Cool – a debate!  (1) I couldn’t agree more – the substance is what matters.  And here’s the substance – today, certain kinds of water bodies that had been protected from pollution and destruction for decades are either not being protected at all or are subject to a time- and resource-intensive process to establish they are protected.  The consequence is that hundreds of Clean Water Act violations have been effectively ignored by law enforcement, due to difficulties in enforcing the law.  These difficulties arise not because of the Supreme Court or the Act; rather, the only actual decision of the Court is a very narrow one (the presence of migratory birds alone does not establish that the Act applies), and the law itself broadly covers “the waters of the United States.”  So, returning to proper enforcement of the law is mostly limited by the existing Bush administration policy guidance, which the Army Corps and EPA are trying to correct.

(2) Guilty as charged, though my name is Jon Devine.  And you’re darned right we worked to stop a rollback of the Clean Water Act.  Just like we did when we won the first case holding that the Act applies broadly, without being limited to navigable waters, just like we’re doing today when we work to restore protections to waters that have been improperly denied coverage under the law’s pollution control programs, and just like we will do until protections are permanently secured in agency regulations and, ideally, in statute.

(3) Well, that’s a start (though it’s one hard to square with the Farm Bureau’s position in its Supreme Court brief: http://www.appellate.net/briefs/Rapanos_Amicus.pdf).  If you now accept that the Clean Water Act protects non-navigable tributaries, then I presume that your beef is with which tributaries (to say nothing of other waters) the agencies believe the Court’s opinions allow them to protect.  On that score, given that the agencies’ draft guidance excludes “gullies” from being considered tributaries, despite your suggestion to the contrary, and would treat an aquatic feature as a tributary only if it had a bed and banks and an ordinary high water mark (and would impose additional – in our view unnecessarily limiting – constraints on so-called “ditches”), I’m pretty confident that my kids could identify a tributary when they saw one, and I wonder why you’d make it permissible under the Clean Water Act to pollute even a single water meeting that description.

(4) If the exemptions were truly gutted and the agencies’ thirst for more regulatory power is as unquenchable as you suggest, then you would expect that millions of farmers would be seeking Clean Water Act permits to be safe today, and you would expect that millions more farmers would already have such permits dating back to the days before the Supreme Court decisions and the Bush administration policy guidance.  Where are those?  Perhaps these exemptions are more effective than you let on, or perhaps the notion of the federal government regulating “every low spot in a farmer’s field” is as overblown and meant to scare farmers as suggestions that EPA is using drones to spy on farmers, is planning on regulating farm dust, and is trying to control milk spills like oil spills (all of which, sadly, the agency has had to debunk in the last few years).

(5) The reason THE PUBLIC weighed in strongly in support of these proposed clean water policies is that people really want and really value clean water.

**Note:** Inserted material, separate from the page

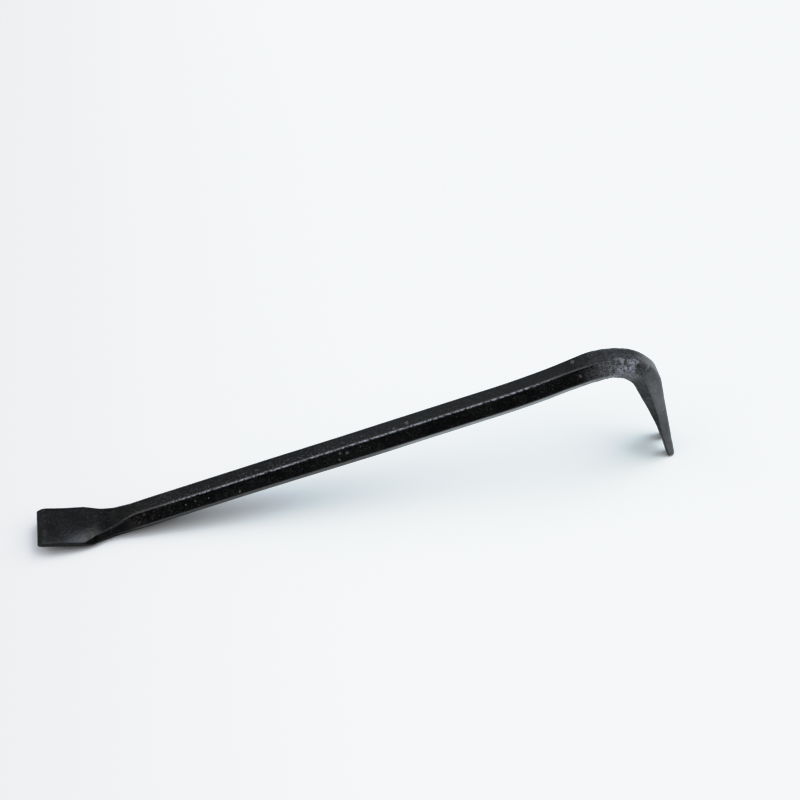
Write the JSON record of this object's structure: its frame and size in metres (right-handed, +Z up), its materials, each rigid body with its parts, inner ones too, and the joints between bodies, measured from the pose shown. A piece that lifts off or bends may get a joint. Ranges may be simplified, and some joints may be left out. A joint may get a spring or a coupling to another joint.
{
  "type": "pry bar",
  "caption": "Gooseneck pry bar of hexagonal steel: flat chisel blade at one end, bent hook thinning to a slotted nail claw at the other, painted black.",
  "frame": {"origin": "on the bench, under the middle of the bar's box, as the bar lies on its heel and claw tips", "axes": "+X along the bar from the chisel blade to the hook, +Y across it, +Z up from the bench"},
  "size_m": [0.5242, 0.036, 0.1233],
  "materials": {
    "black_paint": "semi-gloss black paint on a forged bar, with small chips",
    "black_paint_worn": "thin dull black paint over hammered, slightly greyed steel"
  },
  "bodies": {
    "root": {"chisel_blade": "black_paint", "blade_neck": "black_paint", "shank": "black_paint", "gooseneck_rise": "black_paint", "hook_shoulder": "black_paint", "hook_crown": "black_paint_worn", "hook_bend": "black_paint_worn", "claw_root": "black_paint_worn", "claw_tine_left": "black_paint_worn", "claw_tine_right": "black_paint_worn"}
  },
  "joints": []
}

Poll after poll, including on this issue specifically, shows that Americans want policies that keep surface waters and drinking water supplies clean (like the headwater and intermittent/ephemeral streams that help supply water to drinking water systems serving over 117 million Americans). I’d put the value that the public puts on clean water up against the cost to dischargers of consulting with pollution control experts and limiting the impact of their discharge before dumping into or destroying a water body any day of the week.

(6) That is false.  For one, the legislation called the Clean Water Restoration Act was designed to return Clean Water Act authority to cover waters that had been covered prior to the Supreme Court’s 2001 decision.  Former EPA administrators of both parties endorsed the bill, as did countless other leaders and organizations.  And when the Senate Environment and Public Works Committee considered a version of the bill that restored protections to waters covered prior to the Supreme Court’s interventions, the National Farmers Union praised that compromise, saying it would “restore the original intent of the CWA, minimize costly litigation and expedite the permitting process for agricultural producers.”  But of course that was legislation – administrative action can’t change the law to fix the Supreme Court’s misinterpretation of the law like a statute can; unsurprisingly, the draft guidance is less protective than the bill would have been.  The administration has acknowledged this explicitly – in a letter from several top-ranking officials (including USDA Secretary Vilsack) that “existing guidance documents and supporting regulations can be revised to implement [the administration’s clean water] principles to only a limited degree. . . .” So, what’s really going on here is that the pre-2001 protections will not be fully restored by the guidance, but the guidance will allow for the protection of some resources that the Bush administration’s guidance made it hard or effectively impossible to cover.